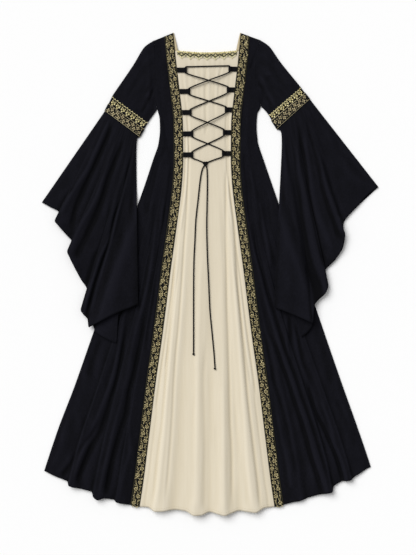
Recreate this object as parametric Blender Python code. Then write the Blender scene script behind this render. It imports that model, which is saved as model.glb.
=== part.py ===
"""Long medieval style gown, laid flat on its back, front up, sleeves spread.

Metres, +Z up, +Y towards the shoulders, X = 0 on the gown's centre line, Z = 0 under the back.
Tables are in millimetres. Every cloth piece is a wall built on rows of points of its middle layer.
"""
import math

import bmesh
import bpy
from mathutils import Vector
from mathutils.bvhtree import BVHTree

for old in list(bpy.data.objects):
    bpy.data.objects.remove(old, do_unlink=True)

MM = 0.001

# Cloth walls and the gap that pieces keep from each other
BLACK_WALL = 1.2
CREAM_WALL = 1.0
TRIM_WALL = 0.9
GAP = 0.3
HALF_GAP = GAP / 2

# Heights of the middle layers above the surface
BACK_Z = BLACK_WALL / 2
SEAM_Z = BLACK_WALL + GAP + BLACK_WALL / 2
FOLD_INSET = 2.2
TUBE_GAP = 3.0
TRIM_LIFT = BLACK_WALL / 2 + GAP + TRIM_WALL / 2
BELL_OVER_SKIRT = 13.5

TRIM_HALF = 14.5
WAIST_Y = 300.0
HEM_Y = -709.0
FOLD_GROWTH = 1.15
SEAM_RISE = 2.0
TRIM_LEDGE = 1.0


class Steps:
    """A smooth line through a few values that never swings past them."""

    def __init__(self, keys, values):
        self.keys = list(keys)
        self.values = list(values)
        count = len(self.keys)
        slopes = [(self.values[i + 1] - self.values[i]) / (self.keys[i + 1] - self.keys[i])
                  for i in range(count - 1)]
        self.tangents = [slopes[0]]
        for before, after in zip(slopes, slopes[1:]):
            level = before * after <= 0
            self.tangents.append(0.0 if level else 2 * before * after / (before + after))
        self.tangents.append(slopes[-1])

    def __call__(self, key):
        keys = self.keys
        key = min(max(key, keys[0]), keys[-1])
        i = 0
        while i < len(keys) - 2 and key > keys[i + 1]:
            i += 1
        span = keys[i + 1] - keys[i]
        t = (key - keys[i]) / span
        start = self.values[i] * (1 + 2 * t) * (1 - t) ** 2
        end = self.values[i + 1] * t * t * (3 - 2 * t)
        leave = self.tangents[i] * span * t * (1 - t) ** 2
        arrive = self.tangents[i + 1] * span * t * t * (t - 1)
        return start + end + leave + arrive


def columns(table):
    """One smooth line for each column of a table, over the row number."""
    keys = list(range(len(table)))
    return [Steps(keys, [row[c] for row in table]) for c in range(len(table[0]))]


def smooth(value):
    value = min(max(value, 0.0), 1.0)
    return value * value * (3 - 2 * value)


def mix(a, b, t):
    return a + (b - a) * t


def material(name, colour, roughness, metallic=0.0):
    finish = bpy.data.materials.new(name)
    finish.use_nodes = True
    shader = finish.node_tree.nodes["Principled BSDF"]
    shader.inputs["Base Color"].default_value = (*colour, 1.0)
    shader.inputs["Roughness"].default_value = roughness
    shader.inputs["Metallic"].default_value = metallic
    return finish


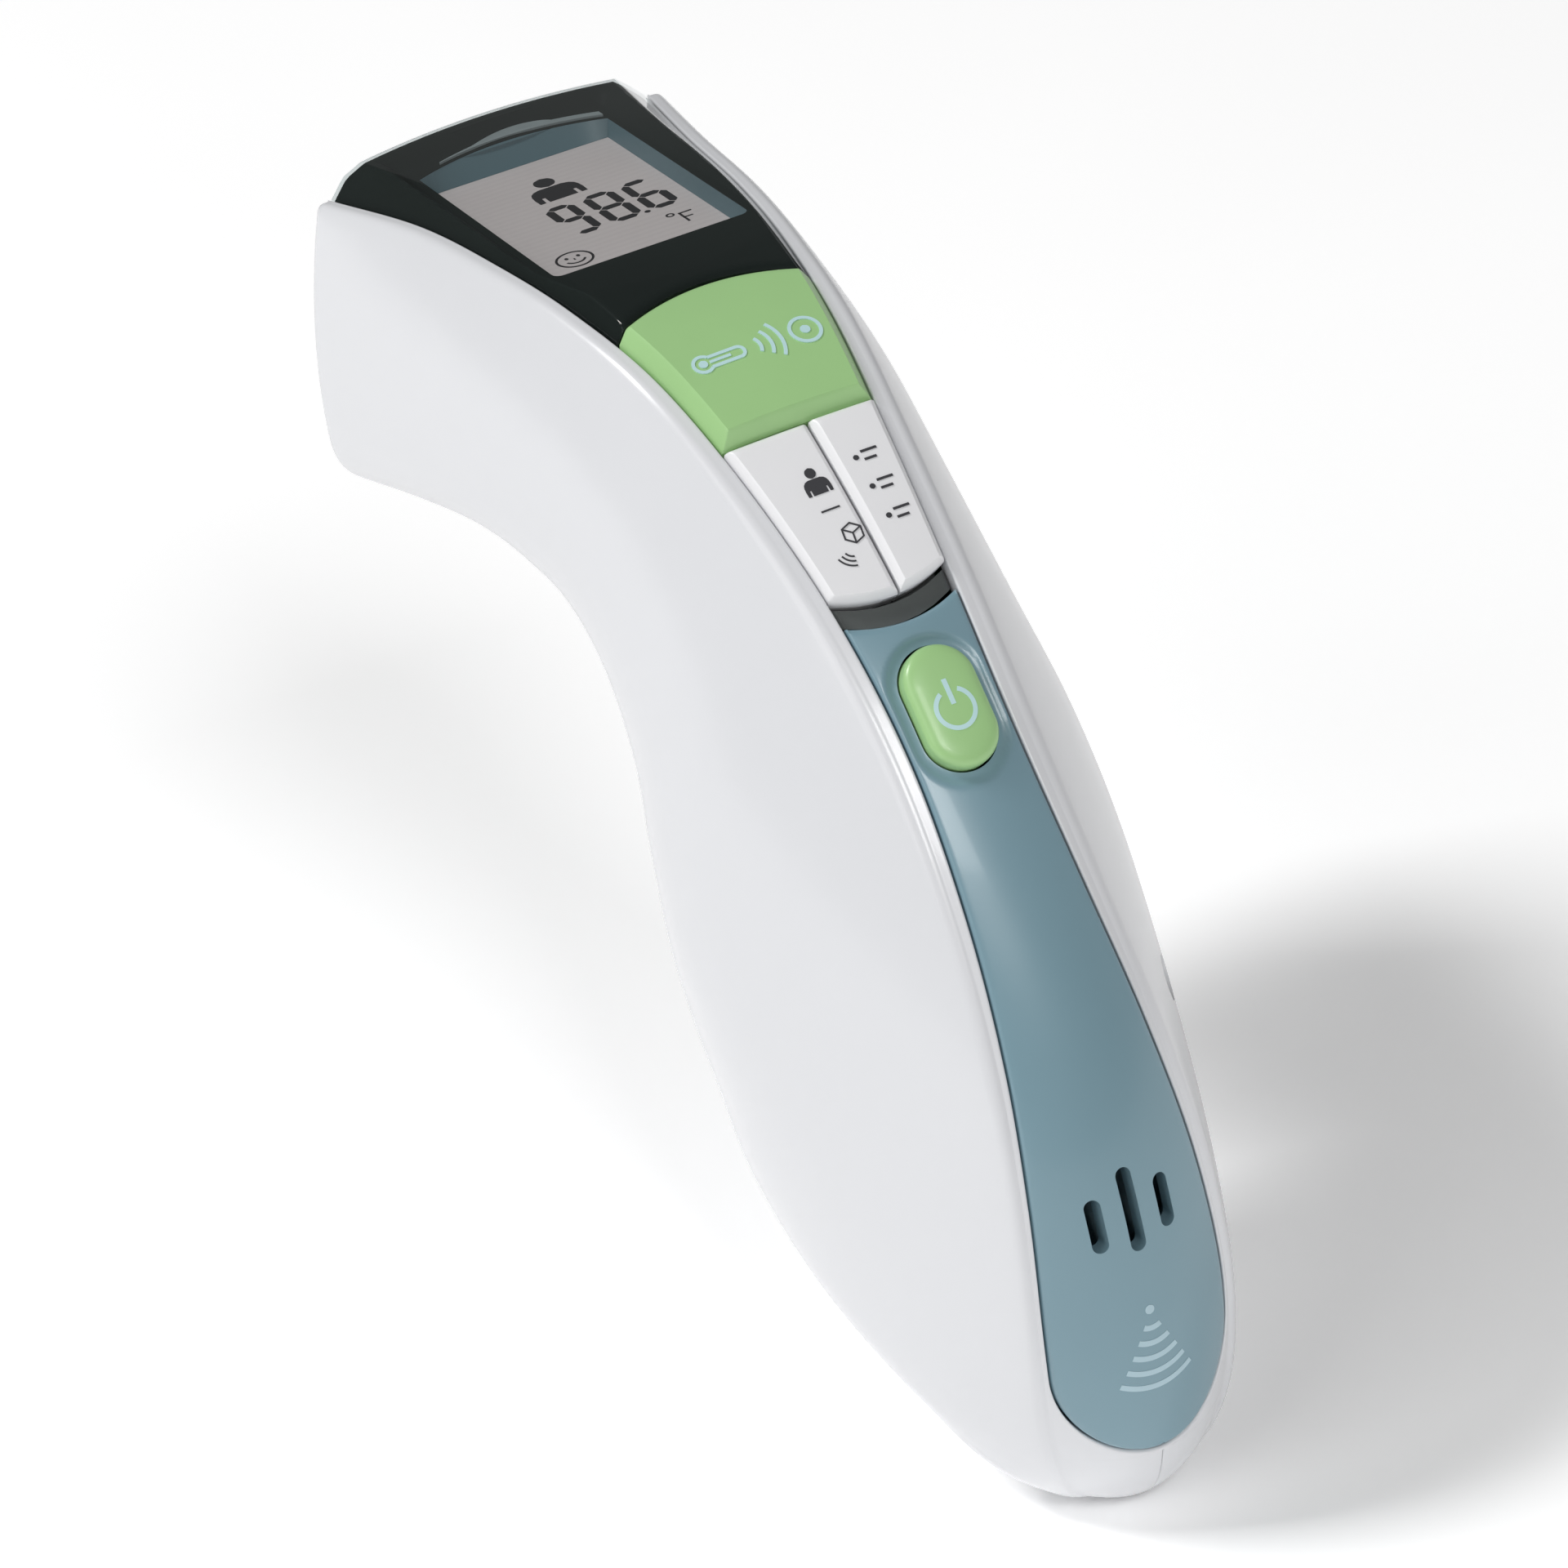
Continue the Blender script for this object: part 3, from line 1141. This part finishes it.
# ---------------------------------------------------------------------------
# printed marks: thin closed solids that follow the surface they sit on
# ---------------------------------------------------------------------------
class Art:
    """flat drawing in mm; the drawing methods return the drawing itself"""

    def __init__(self):
        self.points, self.faces = [], []

    def strip(self, first, second):
        """band of quads between two rows of points"""
        k, n = len(self.points), len(first)
        self.points += list(first) + list(second)
        self.faces += [[k + i, k + i + 1, k + n + i + 1, k + n + i] for i in range(n - 1)]
        return self

    def line(self, start, end, width, step=0.5):
        start, end = np.array(start, float), np.array(end, float)
        span = end - start
        length = np.linalg.norm(span)
        side = np.array([-span[1], span[0]]) / length * width / 2
        n = max(int(length / step), 1)
        centres = [start + span * i / n for i in range(n + 1)]
        return self.strip([c - side for c in centres], [c + side for c in centres])

    def path(self, points, width, closed=False):
        """mitred band along points"""
        points = [np.array(p, float) for p in points]
        n = len(points)
        steps = [points[(i + 1) % n] - points[i] for i in range(n)]
        steps = [s / np.linalg.norm(s) for s in steps]
        first, second = [], []
        for i, point in enumerate(points):
            arriving = steps[i - 1] if closed or i > 0 else steps[0]
            leaving = steps[i] if closed or i < n - 1 else steps[i - 1]
            tangent = arriving + leaving
            tangent /= np.linalg.norm(tangent)
            mitre = np.array([-tangent[1], tangent[0]])
            square = mitre @ np.array([-arriving[1], arriving[0]])
            reach = width / 2 / max(square, 0.35)
            first.append(point - mitre * reach)
            second.append(point + mitre * reach)
        if closed:
            first.append(first[0])
            second.append(second[0])
        return self.strip(first, second)

    def arc(self, x, y, radius, width, start, end, steps):
        """band along a circle, start and end in degrees"""
        angles = np.radians(np.linspace(start, end, steps + 1))
        return self.strip(*([(x + r * math.cos(a), y + r * math.sin(a)) for a in angles]
                            for r in (radius - width / 2, radius + width / 2)))

    def disc(self, x, y, radius, radius_y=None, bands=8):
        radius_y = radius_y or radius
        edges = []
        for i in range(bands + 1):
            v = -1 + 2 * i / bands
            half = math.sqrt(max(1 - v * v, 0.0))
            edges.append([(x + radius * half * u, y + radius_y * v)
                          for u in np.linspace(-1, 1, 7)])
        for low, high in zip(edges, edges[1:]):
            self.strip(low, high)
        return self

    def bands(self, rows):
        """filled shape from rows of (y, x left, x right)"""
        lines = [[(left + (right - left) * u, y) for u in np.linspace(0, 1, 6)]
                 for y, left, right in rows]
        for upper, lower in zip(lines, lines[1:]):
            self.strip(upper, lower)
        return self

    def add(self, other):
        k = len(self.points)
        self.points += other.points
        self.faces += [[i + k for i in face] for face in other.faces]
        return self

    def moved(self, dx, dy, scale):
        result = Art()
        result.points = [(dx + scale * x, dy + scale * y) for x, y in self.points]
        result.faces = self.faces
        return result

    def solid(self, surface, up, down):
        """closed solid; surface(x, y, h) places a point h above the surface"""
        index, points, ids = {}, [], []
        for point in self.points:
            key = (round(point[0], 4), round(point[1], 4))
            if key not in index:
                index[key] = len(points)
                points.append(point)
            ids.append(index[key])
        faces = []
        for face in self.faces:
            ring = list(dict.fromkeys(ids[i] for i in face))
            if len(ring) < 3:
                continue
            area = sum(points[a][0] * points[b][1] - points[b][0] * points[a][1]
                       for a, b in zip(ring, ring[1:] + ring[:1]))
            faces.append(ring if area > 0 else ring[::-1])
        n = len(points)
        verts = [surface(x, y, h) for h in (up, -down) for x, y in points]
        edges = dict.fromkeys(pair for ring in faces for pair in zip(ring, ring[1:] + ring[:1]))
        walls = [[b, a, n + a, n + b] for a, b in edges if (b, a) not in edges]
        return verts, faces + [[n + i for i in ring[::-1]] for ring in faces] + walls


def printed(name, art, surface, material, body, up, down=0.12):
    piece(name, art.solid(surface, up, down), material, body, 30)


def strip_surface(pos, height):
    """surface for printing, y up the strip from pos; height(sec, x) is its own height"""
    arc = arc_of(pos)

    def surface(x, y, h):
        sec = section(pos_of(arc - y))
        return place(sec, x, -(height(sec, x) + h))
    return surface


def key_surface(start, end, top, crown):
    """surface of a key, from the middle of its length"""
    return strip_surface((start + end) / 2, lambda sec, x: crowned(sec, x, top, crown))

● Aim
Write out all the lines again, exactly as they are.

● Full response
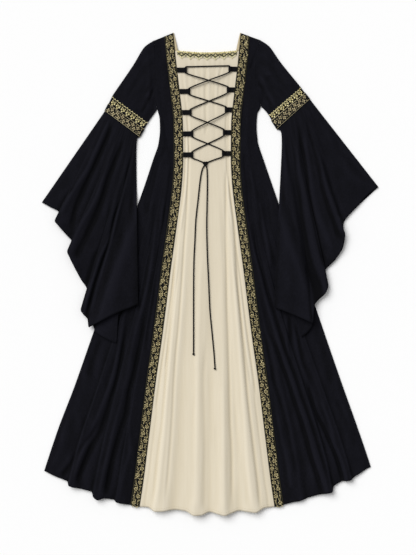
Recreate this object as parametric Blender Python code. Then write the Blender scene script behind this render. It imports that model, which is saved as model.glb.
=== part.py ===
"""Long medieval style gown, laid flat on its back, front up, sleeves spread.

Metres, +Z up, +Y towards the shoulders, X = 0 on the gown's centre line, Z = 0 under the back.
Tables are in millimetres. Every cloth piece is a wall built on rows of points of its middle layer.
"""
import math

import bmesh
import bpy
from mathutils import Vector
from mathutils.bvhtree import BVHTree

for old in list(bpy.data.objects):
    bpy.data.objects.remove(old, do_unlink=True)

MM = 0.001

# Cloth walls and the gap that pieces keep from each other
BLACK_WALL = 1.2
CREAM_WALL = 1.0
TRIM_WALL = 0.9
GAP = 0.3
HALF_GAP = GAP / 2

# Heights of the middle layers above the surface
BACK_Z = BLACK_WALL / 2
SEAM_Z = BLACK_WALL + GAP + BLACK_WALL / 2
FOLD_INSET = 2.2
TUBE_GAP = 3.0
TRIM_LIFT = BLACK_WALL / 2 + GAP + TRIM_WALL / 2
BELL_OVER_SKIRT = 13.5

TRIM_HALF = 14.5
WAIST_Y = 300.0
HEM_Y = -709.0
FOLD_GROWTH = 1.15
SEAM_RISE = 2.0
TRIM_LEDGE = 1.0


class Steps:
    """A smooth line through a few values that never swings past them."""

    def __init__(self, keys, values):
        self.keys = list(keys)
        self.values = list(values)
        count = len(self.keys)
        slopes = [(self.values[i + 1] - self.values[i]) / (self.keys[i + 1] - self.keys[i])
                  for i in range(count - 1)]
        self.tangents = [slopes[0]]
        for before, after in zip(slopes, slopes[1:]):
            level = before * after <= 0
            self.tangents.append(0.0 if level else 2 * before * after / (before + after))
        self.tangents.append(slopes[-1])

    def __call__(self, key):
        keys = self.keys
        key = min(max(key, keys[0]), keys[-1])
        i = 0
        while i < len(keys) - 2 and key > keys[i + 1]:
            i += 1
        span = keys[i + 1] - keys[i]
        t = (key - keys[i]) / span
        start = self.values[i] * (1 + 2 * t) * (1 - t) ** 2
        end = self.values[i + 1] * t * t * (3 - 2 * t)
        leave = self.tangents[i] * span * t * (1 - t) ** 2
        arrive = self.tangents[i + 1] * span * t * t * (t - 1)
        return start + end + leave + arrive


def columns(table):
    """One smooth line for each column of a table, over the row number."""
    keys = list(range(len(table)))
    return [Steps(keys, [row[c] for row in table]) for c in range(len(table[0]))]


def smooth(value):
    value = min(max(value, 0.0), 1.0)
    return value * value * (3 - 2 * value)


def mix(a, b, t):
    return a + (b - a) * t


def material(name, colour, roughness, metallic=0.0):
    finish = bpy.data.materials.new(name)
    finish.use_nodes = True
    shader = finish.node_tree.nodes["Principled BSDF"]
    shader.inputs["Base Color"].default_value = (*colour, 1.0)
    shader.inputs["Roughness"].default_value = roughness
    shader.inputs["Metallic"].default_value = metallic
    return finish


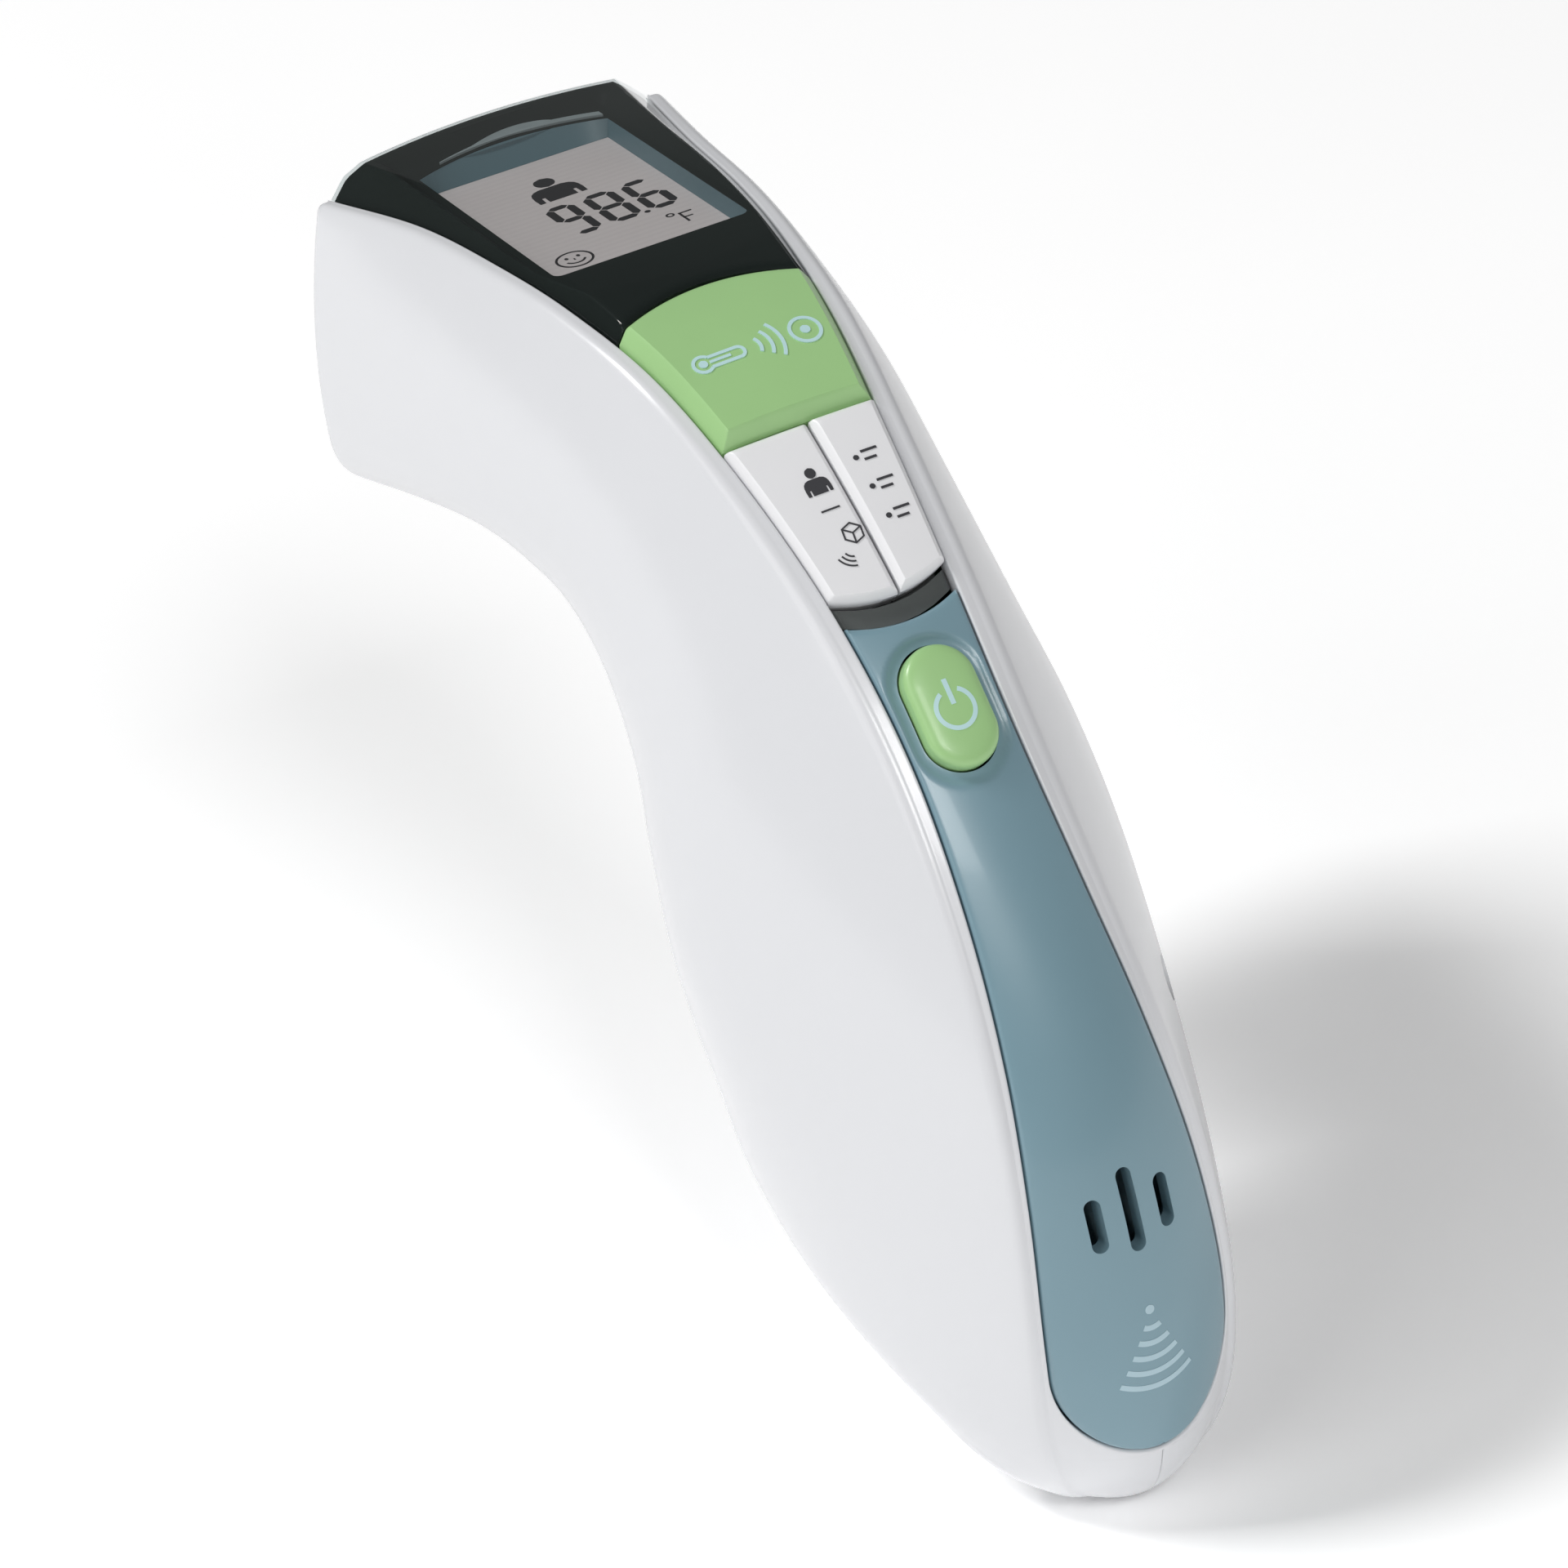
Continue the Blender script for this object: part 3, from line 1141. This part finishes it.
# ---------------------------------------------------------------------------
# printed marks: thin closed solids that follow the surface they sit on
# ---------------------------------------------------------------------------
class Art:
    """flat drawing in mm; the drawing methods return the drawing itself"""

    def __init__(self):
        self.points, self.faces = [], []

    def strip(self, first, second):
        """band of quads between two rows of points"""
        k, n = len(self.points), len(first)
        self.points += list(first) + list(second)
        self.faces += [[k + i, k + i + 1, k + n + i + 1, k + n + i] for i in range(n - 1)]
        return self

    def line(self, start, end, width, step=0.5):
        start, end = np.array(start, float), np.array(end, float)
        span = end - start
        length = np.linalg.norm(span)
        side = np.array([-span[1], span[0]]) / length * width / 2
        n = max(int(length / step), 1)
        centres = [start + span * i / n for i in range(n + 1)]
        return self.strip([c - side for c in centres], [c + side for c in centres])

    def path(self, points, width, closed=False):
        """mitred band along points"""
        points = [np.array(p, float) for p in points]
        n = len(points)
        steps = [points[(i + 1) % n] - points[i] for i in range(n)]
        steps = [s / np.linalg.norm(s) for s in steps]
        first, second = [], []
        for i, point in enumerate(points):
            arriving = steps[i - 1] if closed or i > 0 else steps[0]
            leaving = steps[i] if closed or i < n - 1 else steps[i - 1]
            tangent = arriving + leaving
            tangent /= np.linalg.norm(tangent)
            mitre = np.array([-tangent[1], tangent[0]])
            square = mitre @ np.array([-arriving[1], arriving[0]])
            reach = width / 2 / max(square, 0.35)
            first.append(point - mitre * reach)
            second.append(point + mitre * reach)
        if closed:
            first.append(first[0])
            second.append(second[0])
        return self.strip(first, second)

    def arc(self, x, y, radius, width, start, end, steps):
        """band along a circle, start and end in degrees"""
        angles = np.radians(np.linspace(start, end, steps + 1))
        return self.strip(*([(x + r * math.cos(a), y + r * math.sin(a)) for a in angles]
                            for r in (radius - width / 2, radius + width / 2)))

    def disc(self, x, y, radius, radius_y=None, bands=8):
        radius_y = radius_y or radius
        edges = []
        for i in range(bands + 1):
            v = -1 + 2 * i / bands
            half = math.sqrt(max(1 - v * v, 0.0))
            edges.append([(x + radius * half * u, y + radius_y * v)
                          for u in np.linspace(-1, 1, 7)])
        for low, high in zip(edges, edges[1:]):
            self.strip(low, high)
        return self

    def bands(self, rows):
        """filled shape from rows of (y, x left, x right)"""
        lines = [[(left + (right - left) * u, y) for u in np.linspace(0, 1, 6)]
                 for y, left, right in rows]
        for upper, lower in zip(lines, lines[1:]):
            self.strip(upper, lower)
        return self

    def add(self, other):
        k = len(self.points)
        self.points += other.points
        self.faces += [[i + k for i in face] for face in other.faces]
        return self

    def moved(self, dx, dy, scale):
        result = Art()
        result.points = [(dx + scale * x, dy + scale * y) for x, y in self.points]
        result.faces = self.faces
        return result

    def solid(self, surface, up, down):
        """closed solid; surface(x, y, h) places a point h above the surface"""
        index, points, ids = {}, [], []
        for point in self.points:
            key = (round(point[0], 4), round(point[1], 4))
            if key not in index:
                index[key] = len(points)
                points.append(point)
            ids.append(index[key])
        faces = []
        for face in self.faces:
            ring = list(dict.fromkeys(ids[i] for i in face))
            if len(ring) < 3:
                continue
            area = sum(points[a][0] * points[b][1] - points[b][0] * points[a][1]
                       for a, b in zip(ring, ring[1:] + ring[:1]))
            faces.append(ring if area > 0 else ring[::-1])
        n = len(points)
        verts = [surface(x, y, h) for h in (up, -down) for x, y in points]
        edges = dict.fromkeys(pair for ring in faces for pair in zip(ring, ring[1:] + ring[:1]))
        walls = [[b, a, n + a, n + b] for a, b in edges if (b, a) not in edges]
        return verts, faces + [[n + i for i in ring[::-1]] for ring in faces] + walls


def printed(name, art, surface, material, body, up, down=0.12):
    piece(name, art.solid(surface, up, down), material, body, 30)


def strip_surface(pos, height):
    """surface for printing, y up the strip from pos; height(sec, x) is its own height"""
    arc = arc_of(pos)

    def surface(x, y, h):
        sec = section(pos_of(arc - y))
        return place(sec, x, -(height(sec, x) + h))
    return surface


def key_surface(start, end, top, crown):
    """surface of a key, from the middle of its length"""
    return strip_surface((start + end) / 2, lambda sec, x: crowned(sec, x, top, crown))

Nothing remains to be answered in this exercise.